• Short exercise: Count every line in the entries that contains "code". Report that count alone.

--- Start Data rows ---

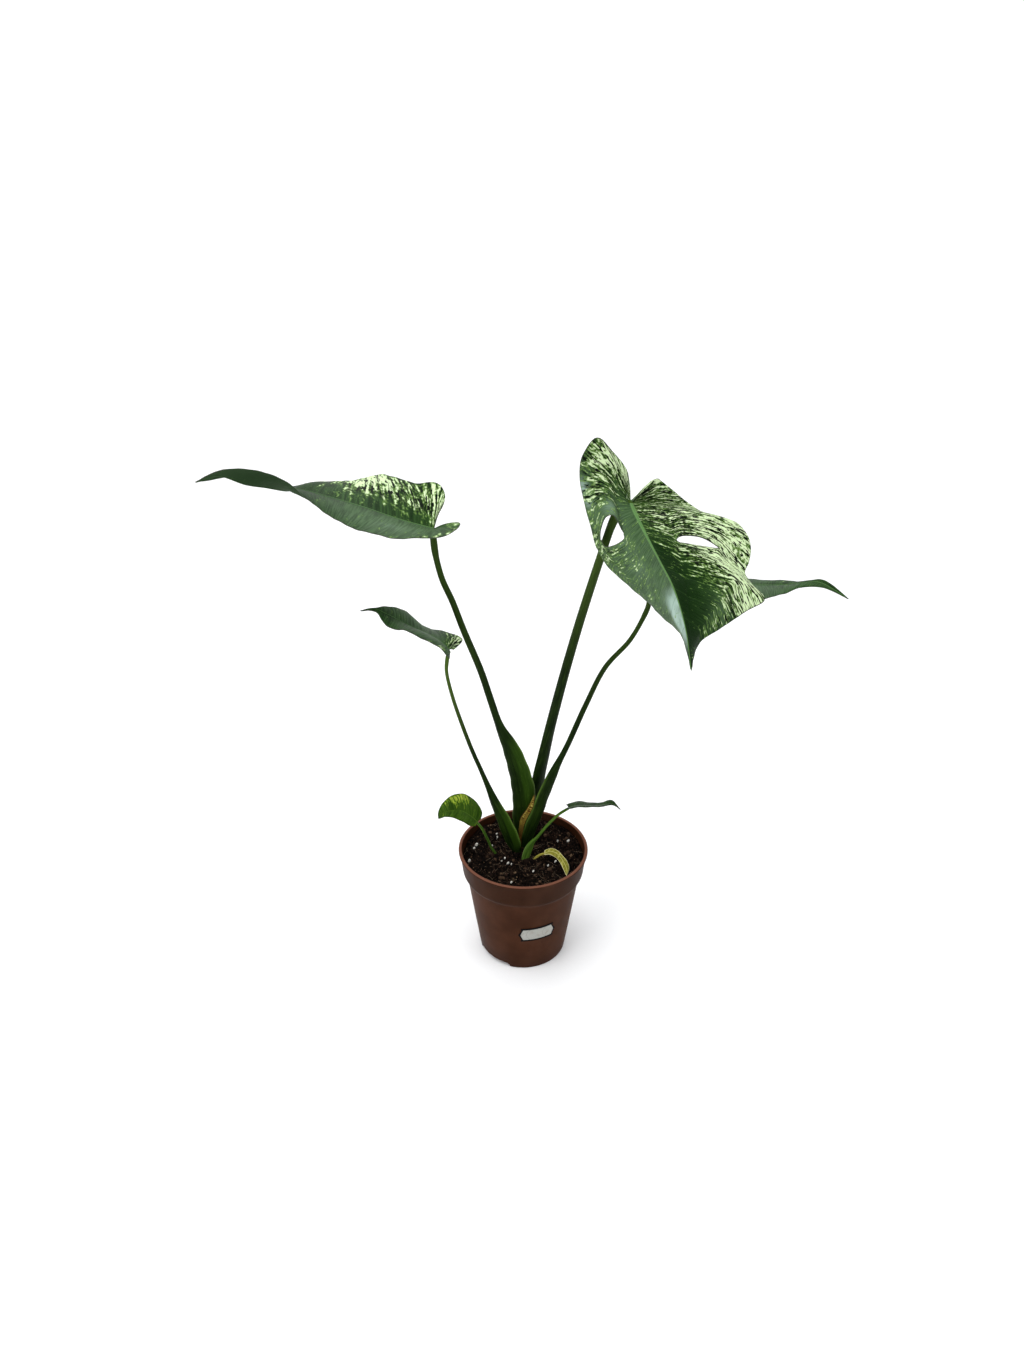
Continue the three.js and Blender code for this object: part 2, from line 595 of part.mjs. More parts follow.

--- End Data rows ---
--- Start Data rows ---

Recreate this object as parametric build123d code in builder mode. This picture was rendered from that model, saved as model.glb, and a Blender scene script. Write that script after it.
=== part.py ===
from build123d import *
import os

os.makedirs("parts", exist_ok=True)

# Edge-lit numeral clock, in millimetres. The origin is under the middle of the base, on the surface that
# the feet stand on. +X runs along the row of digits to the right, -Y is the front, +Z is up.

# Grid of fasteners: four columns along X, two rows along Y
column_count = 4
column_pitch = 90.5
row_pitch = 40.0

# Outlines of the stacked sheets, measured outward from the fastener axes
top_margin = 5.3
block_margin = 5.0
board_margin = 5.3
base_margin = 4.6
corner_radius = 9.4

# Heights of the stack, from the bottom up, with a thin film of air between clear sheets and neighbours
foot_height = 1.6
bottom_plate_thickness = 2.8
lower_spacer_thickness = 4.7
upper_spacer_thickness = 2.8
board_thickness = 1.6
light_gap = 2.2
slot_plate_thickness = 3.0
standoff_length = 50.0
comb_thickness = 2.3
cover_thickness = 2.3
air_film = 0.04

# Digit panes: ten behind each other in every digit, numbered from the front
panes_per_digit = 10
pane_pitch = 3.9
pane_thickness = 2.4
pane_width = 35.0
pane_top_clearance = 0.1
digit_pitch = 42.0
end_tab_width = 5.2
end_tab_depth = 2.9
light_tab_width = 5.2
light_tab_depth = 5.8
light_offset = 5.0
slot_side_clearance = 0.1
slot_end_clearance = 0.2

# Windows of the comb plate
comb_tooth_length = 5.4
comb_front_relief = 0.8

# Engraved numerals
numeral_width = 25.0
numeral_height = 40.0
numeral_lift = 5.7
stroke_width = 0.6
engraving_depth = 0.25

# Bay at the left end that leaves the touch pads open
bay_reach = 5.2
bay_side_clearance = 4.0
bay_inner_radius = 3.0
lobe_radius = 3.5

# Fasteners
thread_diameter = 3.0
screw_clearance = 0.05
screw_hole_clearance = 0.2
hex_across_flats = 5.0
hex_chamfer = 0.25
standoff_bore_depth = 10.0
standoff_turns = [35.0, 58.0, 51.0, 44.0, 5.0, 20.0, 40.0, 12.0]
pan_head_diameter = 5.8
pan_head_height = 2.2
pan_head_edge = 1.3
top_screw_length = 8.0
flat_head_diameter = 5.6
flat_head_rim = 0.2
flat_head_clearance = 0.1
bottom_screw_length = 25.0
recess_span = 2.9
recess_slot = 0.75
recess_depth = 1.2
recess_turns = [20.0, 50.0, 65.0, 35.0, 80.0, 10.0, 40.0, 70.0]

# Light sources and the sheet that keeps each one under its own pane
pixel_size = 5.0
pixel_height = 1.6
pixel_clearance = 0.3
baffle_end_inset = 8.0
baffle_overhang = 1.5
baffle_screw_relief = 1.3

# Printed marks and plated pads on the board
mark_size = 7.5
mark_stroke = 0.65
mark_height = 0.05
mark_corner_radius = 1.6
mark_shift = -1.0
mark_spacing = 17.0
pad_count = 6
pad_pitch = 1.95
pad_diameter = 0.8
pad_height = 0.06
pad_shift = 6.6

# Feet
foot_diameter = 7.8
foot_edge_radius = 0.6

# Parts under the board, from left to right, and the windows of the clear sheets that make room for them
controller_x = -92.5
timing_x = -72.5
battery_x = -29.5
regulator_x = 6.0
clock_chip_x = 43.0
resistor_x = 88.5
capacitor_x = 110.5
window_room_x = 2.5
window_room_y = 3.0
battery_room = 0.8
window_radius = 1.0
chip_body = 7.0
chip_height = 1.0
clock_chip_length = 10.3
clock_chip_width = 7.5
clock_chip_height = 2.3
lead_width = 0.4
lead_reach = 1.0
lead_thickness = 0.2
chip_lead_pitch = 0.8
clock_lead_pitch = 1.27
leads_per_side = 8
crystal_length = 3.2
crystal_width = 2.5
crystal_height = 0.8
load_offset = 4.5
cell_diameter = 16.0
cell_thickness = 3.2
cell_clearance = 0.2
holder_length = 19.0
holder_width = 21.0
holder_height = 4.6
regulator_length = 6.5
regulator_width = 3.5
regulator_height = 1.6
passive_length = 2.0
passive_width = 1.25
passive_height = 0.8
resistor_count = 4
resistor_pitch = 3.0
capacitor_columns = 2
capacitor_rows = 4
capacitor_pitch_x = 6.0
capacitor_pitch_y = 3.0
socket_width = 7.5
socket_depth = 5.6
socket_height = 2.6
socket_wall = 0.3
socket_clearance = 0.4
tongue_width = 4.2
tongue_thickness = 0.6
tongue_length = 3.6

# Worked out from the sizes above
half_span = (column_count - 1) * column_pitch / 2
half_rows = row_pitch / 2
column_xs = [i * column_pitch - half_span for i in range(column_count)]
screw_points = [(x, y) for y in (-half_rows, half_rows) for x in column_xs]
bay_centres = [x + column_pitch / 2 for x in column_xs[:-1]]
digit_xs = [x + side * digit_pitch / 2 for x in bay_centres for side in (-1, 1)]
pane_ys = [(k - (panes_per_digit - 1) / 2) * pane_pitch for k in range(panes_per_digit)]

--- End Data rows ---

• Finished answer: 2